8. The advance to Sri Ram Baqqal is evidenced by the mortgage deed, (Ex. A-4), dated 27th August 1937. It was in lieu of Rs. 900. The evidence shows that Sri. Ram is a resident of Shahjehanpur which is apparently a village comprised in the taluqa. He is a riyaya of the plaintiff and supplied ghee and other provisions to the estate.

9. The advances made by way of taqvi between the years 1928 and 1930 might well be regarded as having been made in course of the management of the zamindari property. It is difficult to characterise these transactions as evidencing any money lending business.

10. The Raja's contention is that his relations with Nageshwar, Mumtaza Husain and Sri Ram were cordial and that in accommodating the debtors and relieving them of their temporary difficulties he was actuated not by a desire to indulge in money lending business but by the motive to help them because of the special relations that he had with them. The evidence re. ferred to above supports this contention, and it remains only to see how far this defence absolves him from the liability imposed by the Act on a creditor who advances a loan 'in the regular course of business'.

11. The word 'regular' in the definition of creditor in Section 2 (7) would seem to imply that the advance was made in conformity with some rule or method and that such advances were of periodical recurrence. The word 'business' has to be read with reference to the object and intent of the Act in which it occurs. In the Agriculturists' Relief Act it would seem to import an idea of an occupation, a money, making concern and the words 'course of business' would bring in the element of continuity and habit. They would exclude the idea of transactions made with the sole object of helping friends, relations or neighbours; contrariwise they would include the notion of the readiness to advance monies to all and sundry provided the transactions were considered sound from the business point of view. Judged in this light we have no hesitation in holding that the transactions between the years 1928 and 1937 do not disclose the existence of a money-lending business.

12. The learned lower Court confined itself to the consideration of the question whether or not there should be proof of a large number of loan transactions before the lender could be considered to be ordinarily engaged in money-lending business. It held, and held rightly that) the question will depend upon the particular circumstances of each case, for it is obvious aspointed out by the lower Court that there are money-lenders who go about giving small loans and their clientele is necessarily large. There are others who advance big loans only and their transactions would naturally be limited in number by the extent of the capital available for investment. Having regard, however, to the nature, extent and purpose of the transactions proved in this case and the period over which the advances were spread and taking further into consideration the fact that if the plaintiff desired to engage in money-lending business, he would have done so on a fairly large scale and that ample evidence would have been available. to prove that he took to money-lending as a profit making concern, we find it impossible to agree with the lower Court that the loan to this defendant was given in the course of a regular money-lending business. The mere fact that he charged interest to recompense himself for loss is hardly a criterion. The lower Court was under the impression that the rate was exorbitant. Our examination of exs. A-2, A-3, A-4 and 1, however, shows that the stipulated rate of interest was, if anything, generally concessional. In some case it was lower than the prevailing rate.

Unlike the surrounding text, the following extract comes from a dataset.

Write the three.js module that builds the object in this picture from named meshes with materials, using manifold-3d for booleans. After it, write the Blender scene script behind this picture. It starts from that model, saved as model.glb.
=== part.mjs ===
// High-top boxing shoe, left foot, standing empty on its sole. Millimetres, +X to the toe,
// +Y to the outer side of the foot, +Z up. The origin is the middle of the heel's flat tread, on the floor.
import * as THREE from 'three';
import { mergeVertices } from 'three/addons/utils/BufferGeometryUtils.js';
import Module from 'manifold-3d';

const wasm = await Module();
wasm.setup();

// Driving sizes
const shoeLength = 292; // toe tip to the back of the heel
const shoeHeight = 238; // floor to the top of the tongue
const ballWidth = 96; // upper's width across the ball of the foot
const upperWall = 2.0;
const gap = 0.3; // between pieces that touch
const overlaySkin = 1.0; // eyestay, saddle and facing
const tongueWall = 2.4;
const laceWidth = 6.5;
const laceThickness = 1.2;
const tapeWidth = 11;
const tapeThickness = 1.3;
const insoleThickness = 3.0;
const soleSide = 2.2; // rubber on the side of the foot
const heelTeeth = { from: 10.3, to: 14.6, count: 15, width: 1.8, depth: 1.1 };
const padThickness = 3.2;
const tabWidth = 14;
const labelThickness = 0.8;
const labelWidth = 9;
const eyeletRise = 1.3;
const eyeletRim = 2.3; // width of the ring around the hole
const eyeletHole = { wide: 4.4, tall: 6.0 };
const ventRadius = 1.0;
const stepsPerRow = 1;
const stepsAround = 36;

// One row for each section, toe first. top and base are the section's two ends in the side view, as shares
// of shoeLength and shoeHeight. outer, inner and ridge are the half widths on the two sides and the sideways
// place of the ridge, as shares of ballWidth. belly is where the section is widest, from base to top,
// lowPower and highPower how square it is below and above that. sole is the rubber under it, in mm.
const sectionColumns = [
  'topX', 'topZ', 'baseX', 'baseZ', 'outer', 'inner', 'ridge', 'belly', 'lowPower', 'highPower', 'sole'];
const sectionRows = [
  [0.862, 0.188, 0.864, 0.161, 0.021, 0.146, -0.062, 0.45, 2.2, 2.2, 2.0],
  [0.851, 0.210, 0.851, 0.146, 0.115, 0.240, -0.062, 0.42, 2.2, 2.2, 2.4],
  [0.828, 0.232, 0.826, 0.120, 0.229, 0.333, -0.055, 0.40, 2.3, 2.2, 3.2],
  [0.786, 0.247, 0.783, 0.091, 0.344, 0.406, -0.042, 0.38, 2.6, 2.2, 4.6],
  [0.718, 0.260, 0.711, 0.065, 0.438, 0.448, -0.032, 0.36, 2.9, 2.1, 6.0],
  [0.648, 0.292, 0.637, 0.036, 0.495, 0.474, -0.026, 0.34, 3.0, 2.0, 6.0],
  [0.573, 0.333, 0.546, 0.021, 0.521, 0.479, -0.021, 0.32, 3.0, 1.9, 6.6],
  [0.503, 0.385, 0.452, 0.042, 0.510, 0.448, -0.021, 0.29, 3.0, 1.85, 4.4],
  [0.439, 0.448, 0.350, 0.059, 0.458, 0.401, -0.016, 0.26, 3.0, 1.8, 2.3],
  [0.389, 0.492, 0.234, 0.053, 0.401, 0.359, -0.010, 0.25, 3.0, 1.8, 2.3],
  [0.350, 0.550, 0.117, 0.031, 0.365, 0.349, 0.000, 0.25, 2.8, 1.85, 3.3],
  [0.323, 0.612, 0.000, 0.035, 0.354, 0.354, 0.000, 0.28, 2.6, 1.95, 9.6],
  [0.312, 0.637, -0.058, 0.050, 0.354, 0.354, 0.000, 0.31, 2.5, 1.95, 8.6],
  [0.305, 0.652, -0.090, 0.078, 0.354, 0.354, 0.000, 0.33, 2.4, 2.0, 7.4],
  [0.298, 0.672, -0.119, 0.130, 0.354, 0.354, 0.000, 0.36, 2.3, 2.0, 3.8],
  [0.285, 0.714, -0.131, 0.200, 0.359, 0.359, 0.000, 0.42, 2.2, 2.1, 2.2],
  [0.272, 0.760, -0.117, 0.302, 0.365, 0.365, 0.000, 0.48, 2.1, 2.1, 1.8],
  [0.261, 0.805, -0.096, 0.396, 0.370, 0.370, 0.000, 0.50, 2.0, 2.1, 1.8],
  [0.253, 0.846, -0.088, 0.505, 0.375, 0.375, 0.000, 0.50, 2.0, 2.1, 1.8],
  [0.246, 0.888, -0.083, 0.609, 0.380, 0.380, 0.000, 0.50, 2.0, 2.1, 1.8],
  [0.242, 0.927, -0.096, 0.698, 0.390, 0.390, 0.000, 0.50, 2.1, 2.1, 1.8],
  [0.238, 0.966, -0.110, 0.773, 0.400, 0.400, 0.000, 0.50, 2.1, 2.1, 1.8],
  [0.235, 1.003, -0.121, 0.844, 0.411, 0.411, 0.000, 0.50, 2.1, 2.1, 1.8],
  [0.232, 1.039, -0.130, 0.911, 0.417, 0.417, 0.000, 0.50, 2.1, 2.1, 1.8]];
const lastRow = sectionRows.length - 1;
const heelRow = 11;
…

13. We have already indicated that a part of the evidence in the case consisted of answers to. certain interrogatories served on behalf of Mt. Narain Dei on the Raja. It was urged on behalf of the respondent that the replies contained in the affidavit sworn by the Raja's Mukhtar should be rejected, inasmuch as they were not verified in the manner provided by law and that the general agent was incompetent to answer the interrogatories. Having regard, however, to the provisions of Order 11, Rule 9 read with Order 3, Rule 1, Civil P.C., these objections can scarcely be regarded as legitimate. Reference in this connection was also made on behalf of the respondent to para. 82 of the Oudh Civil Rules. That paragraph is an amplification of the general rule in respect of affidavits contained in Order 19, Rule 8, Civil P.C. It has no connection with answers to the interrogatories, a matter to which Rule 9 of Order 11, specifically relates. The respondent's contention has no force.

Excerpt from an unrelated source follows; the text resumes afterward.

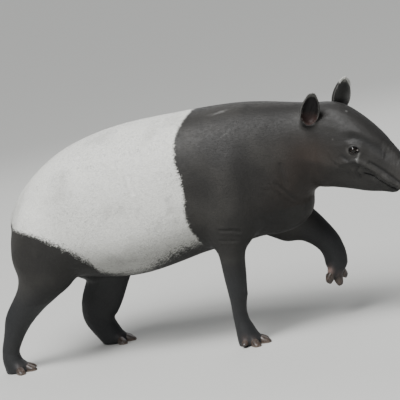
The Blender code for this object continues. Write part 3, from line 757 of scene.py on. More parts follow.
# Markings, painted shade and painted light, the same for the skin and for each tuft
marks = {
    # front edge of the white saddle: level, how far forward
    "front": ((0.500, 0.023), (0.566, 0.005), (0.628, 0.006), (0.703, 0.014), (0.774, 0.008),
              (0.848, -0.005), (0.913, -0.001), (0.965, 0.018), (1.010, 0.049)),
    # its lower edge: how far forward, level
    "lower": ((-0.870, 0.652), (-0.793, 0.642), (-0.726, 0.627), (-0.665, 0.605), (-0.574, 0.552),
              (-0.503, 0.503), (-0.462, 0.463), (-0.437, 0.410), (-0.388, 0.383), (-0.297, 0.371),
              (-0.163, 0.417), (-0.070, 0.457), (0.010, 0.477)),
    "rim": 0.12, "tip": {"right": 0.30, "left": 1.0},       # how pale the ears' edges are
    "tipFrom": {"right": 0.050, "left": 0.040},      # level in the ear where the tip's white starts
    "tipBlur": 0.014, "tipLean": 0.30, "tipWaves": 190,
    "cup": {"right": 1.0, "left": 0.0},          # painted shade in each ear's hollow: all of the near one's, only the bottom of the far one's
    "cupEdge": (1.01, 1.05), "cupLow": (-0.045, -0.010),     # its edge, and the levels of its bottom
    "rimIn": (0.06, 0.12), "rimOut": (0.05, 0.10), "rimFrom": (-0.05, -0.02),
    "tipReach": 1.1, "tipInside": 0.8, "tipInsideFrom": (0.046, 0.056),
    "frontBlur": 0.009, "lowerBlur": 0.034, "lowerSlope": 0.85,
    "ragged": 5, "patchy": 0.3,                  # unevenness of both edges in the skin's own pattern
    "crisp": (-0.75, -0.35, 0.30),               # behind and in front of these the lower edge is crisp
                                                 # and soft, and how crisp, as a share of the blur
    "lidRing": (1.30, 2.30),       # its inner and outer edge, as shares of the lids' opening
    "ringBlur": 0.12, "lidRim": (1.18, 1.40),
    "pouchUp": (-0.006, 0.010), "pouchSlope": 0.35, "pouchReach": 3,     # the paler skin under the lids
    "tear": ((0.238, 0.036), (0.237, 0.022), (0.233, 0.012), (0.240, -0.002)),
    "tearWaves": (700, 900),       # forward and up, which break it into spots
    "tearAside": 0.04, "lipsFrom": 0.24,
    "shaded": ("browHollow", "cornerFold", "lipGroove", "underEye"),     # folds with painted shade inside
    "shadedBody": ("neck", "throat"),
    "veins": (((-0.058, -0.253, 0.707), (-0.047, -0.252, 0.640), (-0.027, -0.244, 0.572)),
              ((-0.047, -0.252, 0.640), (-0.096, -0.255, 0.606), (-0.134, -0.252, 0.560)),
              ((-0.020, -0.246, 0.608), (-0.090, -0.252, 0.585))),
    "veinWidth": 0.0035, "speckWidth": 0.003, "tearWidth": 0.0038, "lipWidth": 0.007,
    "pinkUp": 0.004, "pinkWidth": 0.016,         # the band of bare skin over each hoof
    "specks": ((0.116, -0.090, 0.064), (0.127, -0.028, 0.174), (0.261, -0.017, 0.120)),
    "scratches": (((0.159, -0.100, 0.986), (0.202, -0.077, 0.996)),
                  ((0.198, -0.168, 0.902), (0.226, -0.160, 0.911))),
}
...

14. We hold that the appellant did not advance the loan in the regular course of money, lending business. He was not bound, therefore, to act in compliance with Section 82 and could neither be deprived of his interest after the coming into force of the Agriculturists' Relief Act nor could to be deprived of his costs. We accordingly and in modification of the decree raised by the Court below we order that shall be entitled to the principal amount plus interest from the date of loan till 31st December 1929 at the contractual rate and from 1st January 1930 to 7th May 1935 at 6 per cent. per annum compoundable annually. From 8th May 1935 to 14th January 1936 interest shall run at 5 per cent. compoundable annually and from 15th January 1936 till the date of the suit at 4 3/4 per cent. per annum compoundable annually. The office will calculate the amount to which the plaintiff is thus found entitled. The defendant would be allowed six months' time from today to pay into the lower Court the sum found due plus pendente lite and future interest at 3 per cent. per annum simple on the aforesaid amount provided that if the additional amount found due to the plaintiff-appellant by this Court exceeds Rs. 16,210, it will be confined to that ant only. Let a preliminary decree for sale be passed as indicated above. The appellant will get from the respondent his proportionate costs of this Court and of the Court below.